Rather similar observations can be made about the Washington panel of the archangel Gabriel. In particular, the emphasis placed on the magnificent gold embroidered robe, as on the proud pose of the heavenly messenger, kneeling but only slightly bending forward as he proffers the olive branch with the tips of his fingers to the Virgin, underlines the resemblance of the image to its counterpart in the Uffizi. The face, with its mysterious expression accentuated by delicate slit eyes that create the impression that the archangel is looking furtively and yet probingly at Mary, and with his firmly clenched lips, may recall the face of the child Jesus in the Liverpool panel; however, the fluid cadence of the draperies, their large and sweeping folds animated only by the fluttering hem, seem to me to betray rather different intentions than those that inspired the artist during his period in Avignon.
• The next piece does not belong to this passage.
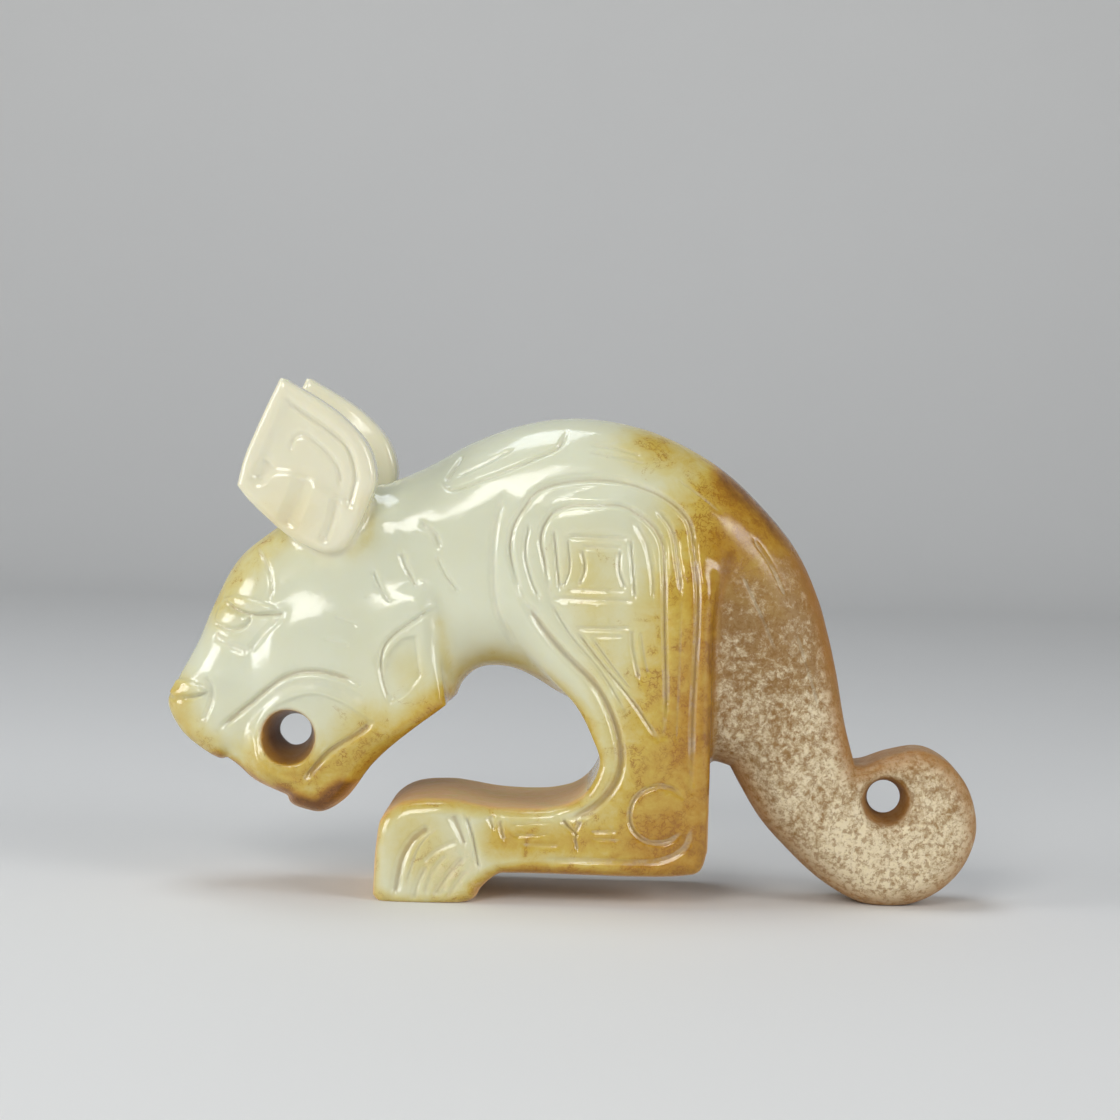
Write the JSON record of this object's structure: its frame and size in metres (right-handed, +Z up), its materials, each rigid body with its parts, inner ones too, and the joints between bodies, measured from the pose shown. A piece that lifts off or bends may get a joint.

In the Angel of the Annunciation in Antwerp, for example, the artist no longer seeks to dazzle the spectator with the glitter of the exotic oriental silk brocade worn by Gabriel but prefers instead to play with the matching of delicate tones of pink and pale purple, highlighting the mantle with the archaic medium of chrysography, which articulates the folds and underlines the forms more distinctly than the transparent lacquers painted on gold. These aspects, together with the extraordinary elegance of the drawing, seem to me to confirm that the Gallery panel and its companion panel in St. Petersburg (which, as far as it is possible to judge from their existing state, were painted by the same hand) belong to the catalog of Simone’s autograph works, though to a phase preceding his journey to Avignon. That phase can be placed between the works executed in the early 1320s for Orvieto and the dated Uffizi Annunciation of 1333.